Idi Amin Dada was the dictator of Uganda from 1971-1979 – he was best known for his brutality and his seemingly erratic behaviour.  He was born in 1925 in West Nile Province (in the northwest of Uganda).  He attended an Islamic school and entered the colonial British Army in 1946. He claims to have fought in the Burmese campaign of the Second World War but this was an impossibility, considering the year in which he joined the army.  This is just one example of the many boastful exaggerations and falsifications that Amin was prone to.  Amin was also known to possess a certain cunning and magnetism that served him well in his lifelong manipulations.
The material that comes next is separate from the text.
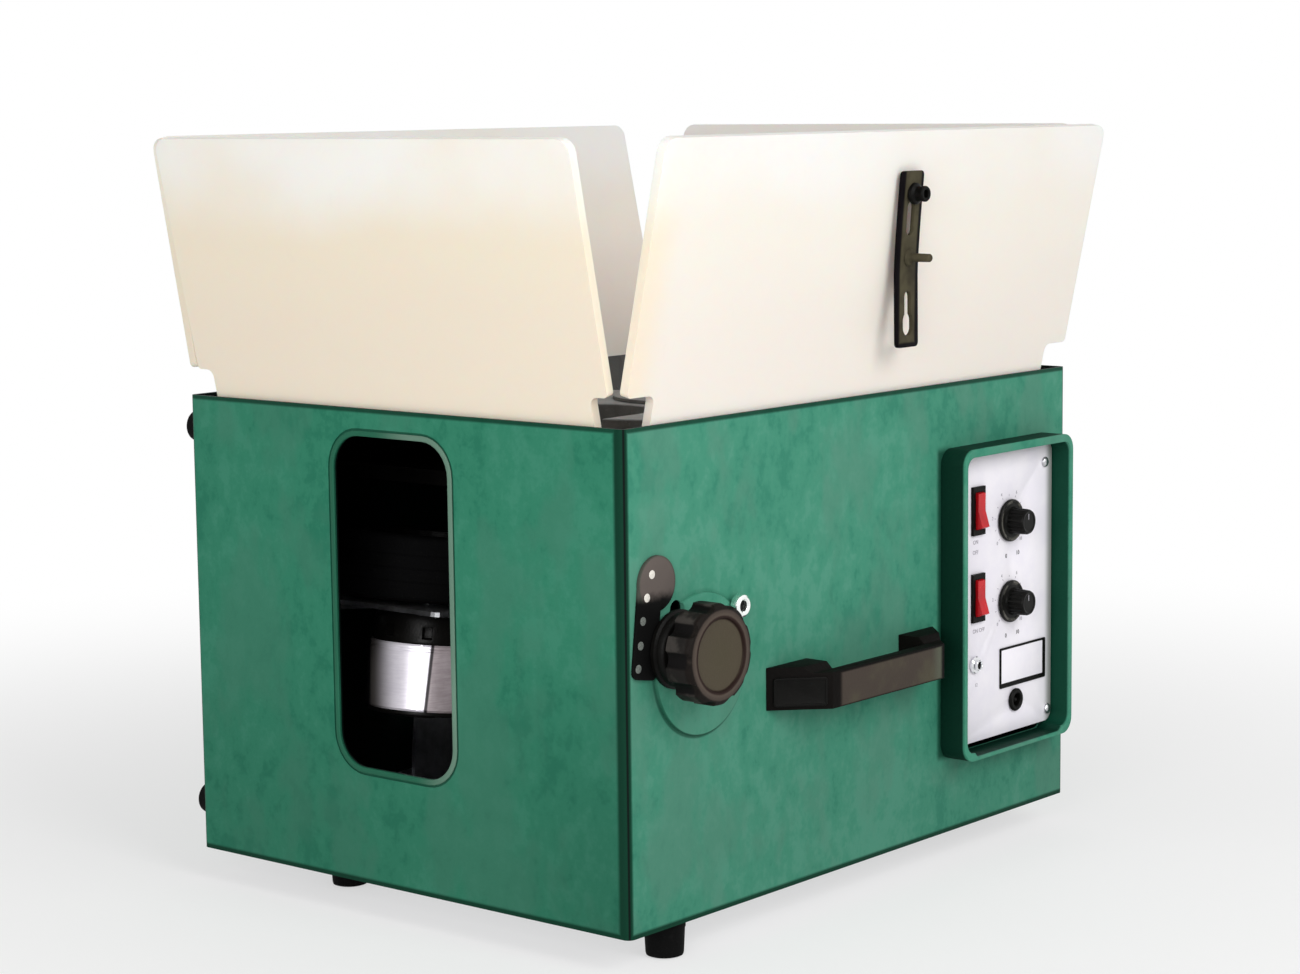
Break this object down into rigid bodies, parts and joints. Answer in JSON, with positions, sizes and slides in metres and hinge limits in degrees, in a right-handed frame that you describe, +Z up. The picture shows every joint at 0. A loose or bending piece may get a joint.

Amin’s sadistic personality first became evident when in 1962 he commanded a detachment of the King’s African Rifles (KAR) in an investigation of cattle theft in Turkana.  Several of the alleged thieves were killed and when their bodies were later exhumed from pits it became evident that they had been beaten, tortured, and in some cases buried alive.1

Uganda became independent from Britain in 1962 and in 1966 Prime Minister Milton Obote threw out the constitution and assumed direct and complete control of the country.  In 1971 Amin (by this point the Armed Forces Commander) overthrew Obote in a military coup.  Amin was one of the first two “black” Africans to become commissioned officers in Uganda and he had quickly risen through the ranks of the military.  At first Amin’s regime seemed to be quite moderate as he abolished the secret police (the General Service Unit) and freed many political prisoners.  Amin also promised to hold free elections soon but the tenor of his regime soon changed.  He began to use the military police, State Research Bureau (an intelligence body under his personal control), and the Public Safety Unit to brutally repress and kill his opponents.  Through the years Amin became increasingly paranoid and distrustful, and progressively broadened his definition of his “enemies.”

Amin’s brutality also had an ethnic dimension as he oppressed certain ethnic groups such as the Acholi and Lango, while favouring other groups such as the “Nubians” from the West Nile region straddling the Sudanese border.  He purged (executed) as many as 7 000 ethnic Acholi and Lango from the army (two thirds of the army) in his first year in power.2  He also expelled 35 000 Indians from Uganda in 1972.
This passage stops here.